The Back-End Server (BES) is more strictly about performance, and is designed to respond quickly and efficiently to requests from the OLFS. It is a pure data server, and has only one format of request and response, relying on the OLFS to convert messages to whatever format will accommodate the user. Most users won't make requests directly to the BES.
Hyrax is an alternative name for the OPeNDAP 4 Data Server.
See the OPeNDAP 4 Data Server documentation for a description of how to install and configure an OPeNDAP data server (Hyrax).
5 Administration and Centralization of Data
Under OPeNDAP, there is no central archive of data. Data under OPeNDAP is organized in a manner similar to the World Wide Web itself. That is, all one need do to make one's data available is to start up a properly configured server on an Internet node that has access to the data to be served. Each data provider is free to join and to leave the system when it is convenient, just as any proprietor of a web page is free to delete it or add to it as whimsy demands.

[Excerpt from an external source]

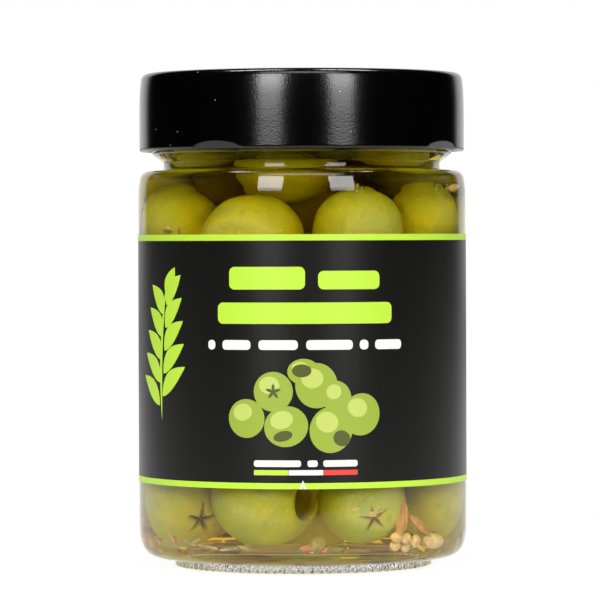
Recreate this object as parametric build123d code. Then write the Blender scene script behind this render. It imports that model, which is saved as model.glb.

Of course, as can also be seen on the World Wide Web, there are some disadvantages to the lack of central authority. If no one knows about a web site, no one will visit it. Similarly, listing a dataset in a central data catalog, such as the Global Change Master Directory (http://gcmd.gsfc.nasa.gov/),can make data available to other researchers in a way that simply configuring an OPeNDAP server does not. OPeNDAP provided a facility for registering a data set with the GCMD catalog, which makes the data set known to the OPeNDAP data location service. The THREDDS catalog service is another way to make information about your data widely available.
The remainder of this book will be divided into three major sections: instructions on the building and operating of OPeNDAP clients; a tutorial and reference on running OPeNDAP servers and making data available to OPeNDAP clients; and technical documentation describing the implementation details (and the motivation behind many of the design decisions) of the OPeNDAP software.